In the very first newsletter greeting of our Arabic version of The AsiaN, Next News Network, I wrote that our media window is a new Silk Road. Today, nations are suffering from disasters made by people and nature. Millions of human beings are scattered, among them are emigrants, the exiled, and lost, as if fate were drawing a final end for humanity.
The burden of wars is too heavy to carry on with for women who lost their children, as well as for sons and daughters who lost their parents. But, all of this does not mean that we should lose hope. No dictator is immortal. No typhoon is forever lasting. No war is to burn if we insist on burying it. But we have to work together to make the dream come true. The start could be shy, humble, but with continuous and hard work we can make miracles.
For Arabs, Asia is two thirds of the world. Asia is the birthplace of heaven and land religions and a keen neighbor in good and bad circumstances. So, when Asia wants to shake hands with us, it means opening a new era, or as I like to name it, a new Silk Road through media, where opinions and experiences are exchanged for a better common future.

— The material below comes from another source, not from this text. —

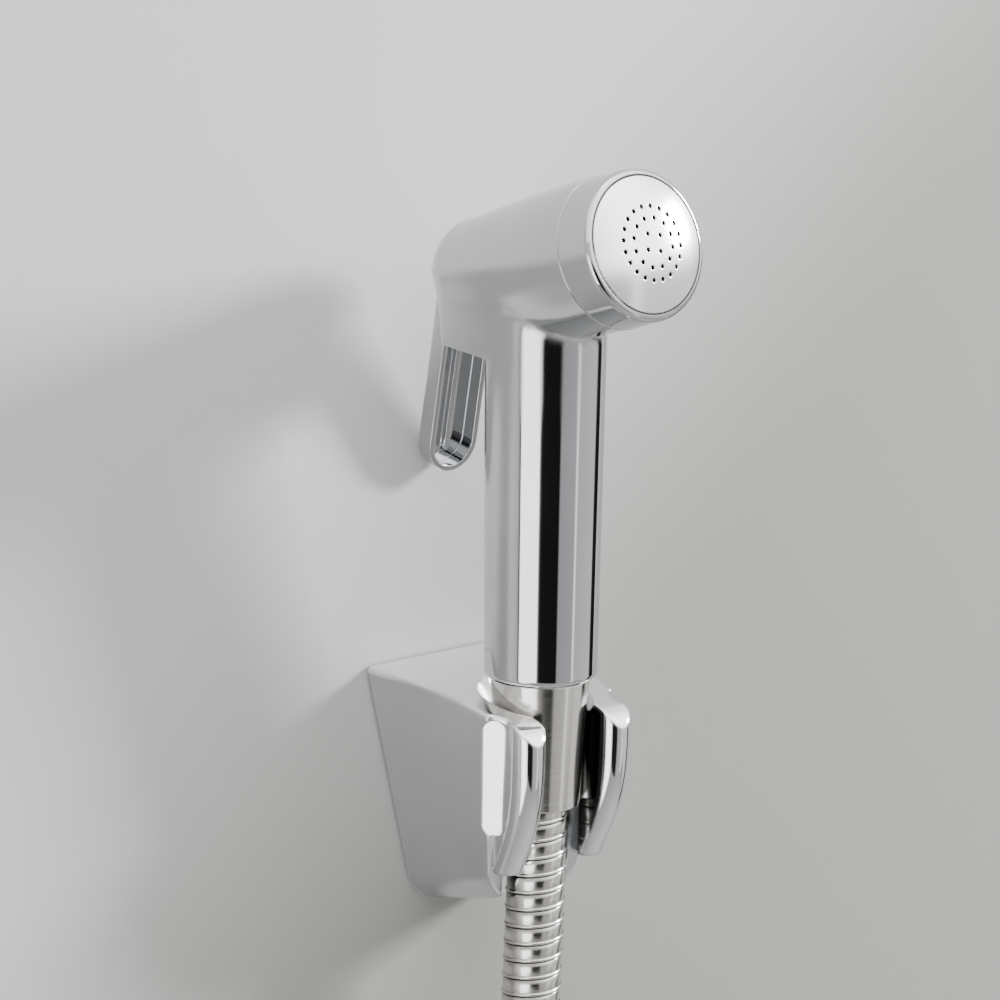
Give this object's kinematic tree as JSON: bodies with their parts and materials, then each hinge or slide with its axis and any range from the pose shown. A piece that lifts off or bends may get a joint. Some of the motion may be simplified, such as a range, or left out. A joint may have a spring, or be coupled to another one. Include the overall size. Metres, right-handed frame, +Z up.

When our Arab delegation came to Korea to prepare for the launching of The AsiaN in Arabic, we did not think too much of the far distance between Egypt and Korea. We were not afraid of visa challenges nor the different foods abroad described by myths or facts. We, men and women, old and young, had a message: we might be different but we have one goal, which is to build a bridge of trust and understanding.